Il a été demandé à Jasmine d’indiquer la date qu’elle préférait pour une opération chirurgicale, selon qu’elle se sentait suffisamment prête ou pas. La première date disponible était en septembre, quinze jours après la consultation visant à convenir de son parcours thérapeutique. Jasmine a décidé de choisir celle-là.
L’opération a consisté à enlever le cancer du sein et les ganglions lymphatiques et à poser les implants mammaires. Les ganglions lymphatiques sont actuellement analysés pour déterminer si Jasmine aura besoin d’une chimiothérapie.
Nous sommes maintenant en octobre. Jasmine s’est rétablie avec une rapidité remarquable, notamment grâce à son niveau de condition physique au moment du diagnostic. Juin lui paraît très loin.
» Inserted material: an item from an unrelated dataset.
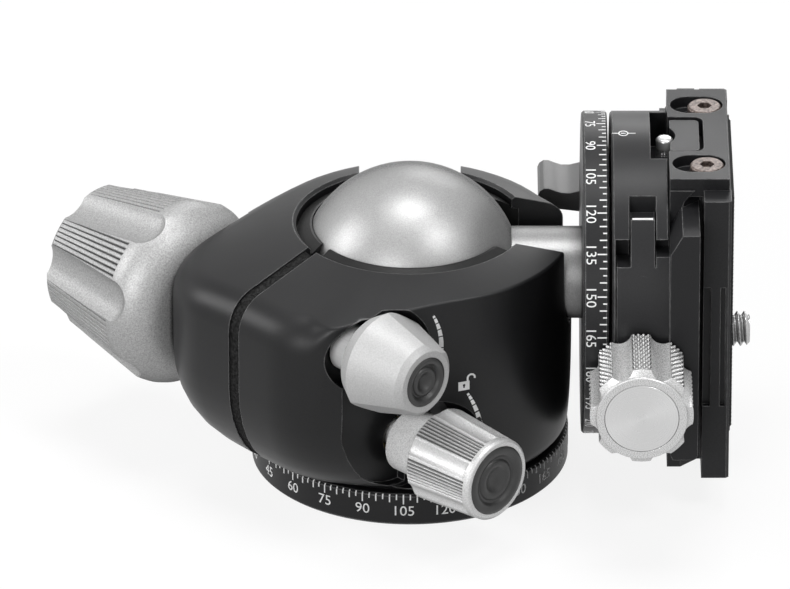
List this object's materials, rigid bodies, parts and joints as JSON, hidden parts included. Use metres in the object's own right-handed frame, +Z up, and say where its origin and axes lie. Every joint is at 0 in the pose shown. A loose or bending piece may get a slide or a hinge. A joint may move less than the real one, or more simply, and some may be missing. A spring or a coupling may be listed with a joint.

L’attente des résultats est une constante du parcours de soins. Alors qu’elle attend patiemment les résultats du test sur ses ganglions lymphatiques, elle est très satisfaite des soins qu'elle a reçus. En particulier, elle ne tarit pas d’éloges sur la communication permanente avec son infirmière spécialisée en oncologie, qui l’appelle régulièrement pour lui transmettre les nouvelles, et aussi s’il n’y en a pas. Hormis quelques erreurs administratives mineures qui n'ont pas eu d'impact sur son traitement, mais qui ont provoqué une certaine confusion, elle n’a aucune critique à formuler sur les soins reçus.
Cette expérience ne l’a pas tellement changée, si ce n’est qu’elle a renforcé sa conviction initiale : « Tire le meilleur parti possible de ce que tu as. »
Le récit de Jasmine est un exemple de parcours thérapeutique idéal contre le cancer, depuis la détection précoce jusqu’au diagnostic rapide et au traitement accessible, à prix raisonnable.